> [REQUIREMENT]: Using the data below, return the stretch from the line that contains "box = body.Shape.optimalBoundingBox(False)" through the line that contains "low, high = Vector((1e9,)", both included, exactly as it stands and nothing beyond it.

> [DATA BLOCK]:

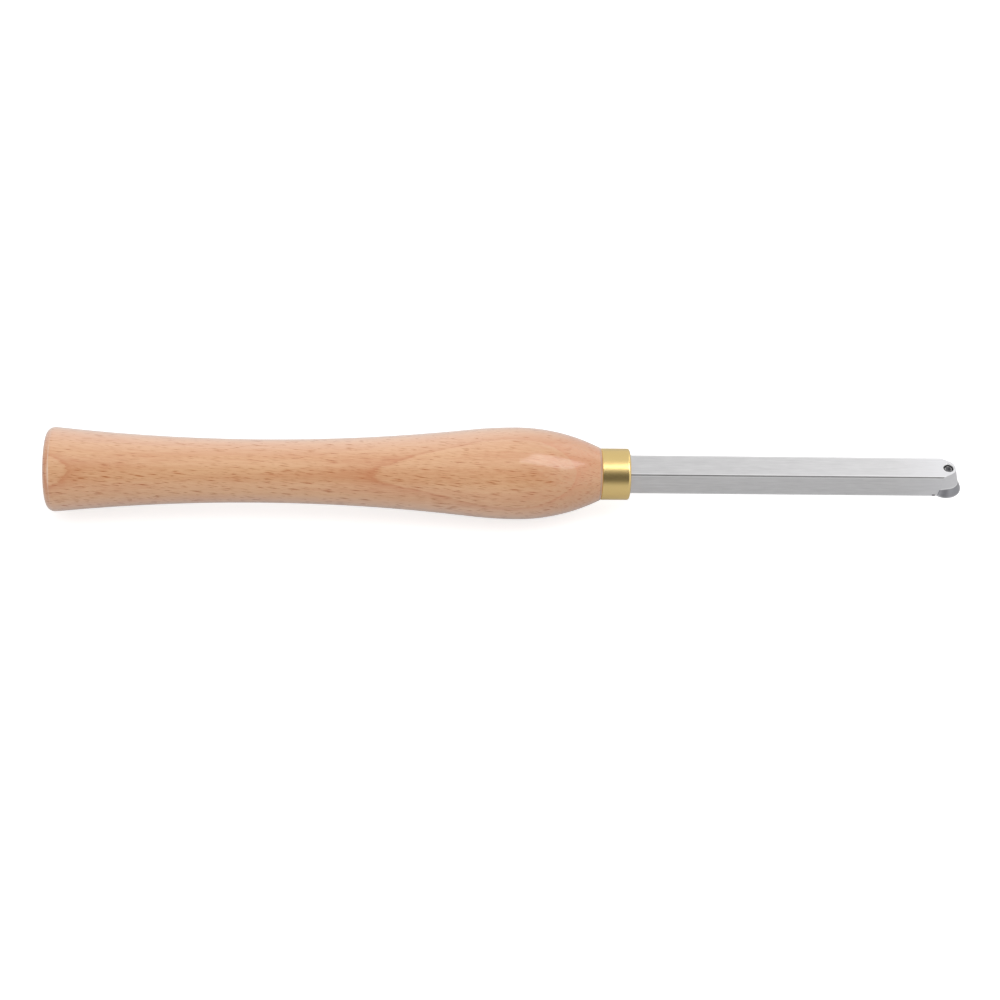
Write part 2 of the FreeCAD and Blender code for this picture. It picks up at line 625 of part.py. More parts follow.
def main():
    """Make every piece, check them all and write one file for each."""
    bodies = [make_handle(), make_ferrule(), make_tool_bar()]
    bodies += [make_adhesive(), make_cutter(), make_cutter_screw()]
    stop_on_failure(bodies)
    os.makedirs("parts", exist_ok=True)
    for body in bodies:
        body.Shape.exportStep(f"parts/{body.Label}.step")
        box = body.Shape.optimalBoundingBox(False)
        print(f"{body.Label}: {body.Shape.Volume:.1f} mm3, X {box.XMin:.2f} to {box.XMax:.2f},"
              f" Z {box.ZMin:.2f} to {box.ZMax:.2f}")


main()
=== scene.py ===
import math

import bmesh
import bpy
from mathutils import Matrix, Vector


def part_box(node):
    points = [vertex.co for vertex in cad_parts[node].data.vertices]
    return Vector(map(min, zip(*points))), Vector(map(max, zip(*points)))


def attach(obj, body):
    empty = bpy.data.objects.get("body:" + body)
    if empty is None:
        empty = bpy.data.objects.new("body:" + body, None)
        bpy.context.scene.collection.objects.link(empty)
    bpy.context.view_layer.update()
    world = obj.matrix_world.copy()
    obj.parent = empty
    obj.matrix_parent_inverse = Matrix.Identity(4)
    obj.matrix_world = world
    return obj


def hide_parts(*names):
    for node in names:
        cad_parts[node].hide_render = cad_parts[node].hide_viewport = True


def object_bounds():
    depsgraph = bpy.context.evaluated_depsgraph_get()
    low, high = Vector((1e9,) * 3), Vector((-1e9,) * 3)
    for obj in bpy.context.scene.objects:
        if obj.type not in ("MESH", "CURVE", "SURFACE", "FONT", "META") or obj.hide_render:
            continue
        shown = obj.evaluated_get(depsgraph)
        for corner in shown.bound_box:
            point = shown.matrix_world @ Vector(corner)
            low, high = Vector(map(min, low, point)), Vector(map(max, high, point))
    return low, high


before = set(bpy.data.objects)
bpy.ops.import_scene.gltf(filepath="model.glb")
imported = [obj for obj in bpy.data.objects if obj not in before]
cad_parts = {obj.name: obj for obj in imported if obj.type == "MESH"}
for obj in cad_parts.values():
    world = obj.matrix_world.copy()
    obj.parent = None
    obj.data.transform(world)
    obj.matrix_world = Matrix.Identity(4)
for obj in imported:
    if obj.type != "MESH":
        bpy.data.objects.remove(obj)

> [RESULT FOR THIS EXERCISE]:
        box = body.Shape.optimalBoundingBox(False)
        print(f"{body.Label}: {body.Shape.Volume:.1f} mm3, X {box.XMin:.2f} to {box.XMax:.2f},"
              f" Z {box.ZMin:.2f} to {box.ZMax:.2f}")


main()
=== scene.py ===
import math

import bmesh
import bpy
from mathutils import Matrix, Vector


def part_box(node):
    points = [vertex.co for vertex in cad_parts[node].data.vertices]
    return Vector(map(min, zip(*points))), Vector(map(max, zip(*points)))


def attach(obj, body):
    empty = bpy.data.objects.get("body:" + body)
    if empty is None:
        empty = bpy.data.objects.new("body:" + body, None)
        bpy.context.scene.collection.objects.link(empty)
    bpy.context.view_layer.update()
    world = obj.matrix_world.copy()
    obj.parent = empty
    obj.matrix_parent_inverse = Matrix.Identity(4)
    obj.matrix_world = world
    return obj


def hide_parts(*names):
    for node in names:
        cad_parts[node].hide_render = cad_parts[node].hide_viewport = True


def object_bounds():
    depsgraph = bpy.context.evaluated_depsgraph_get()
    low, high = Vector((1e9,) * 3), Vector((-1e9,) * 3)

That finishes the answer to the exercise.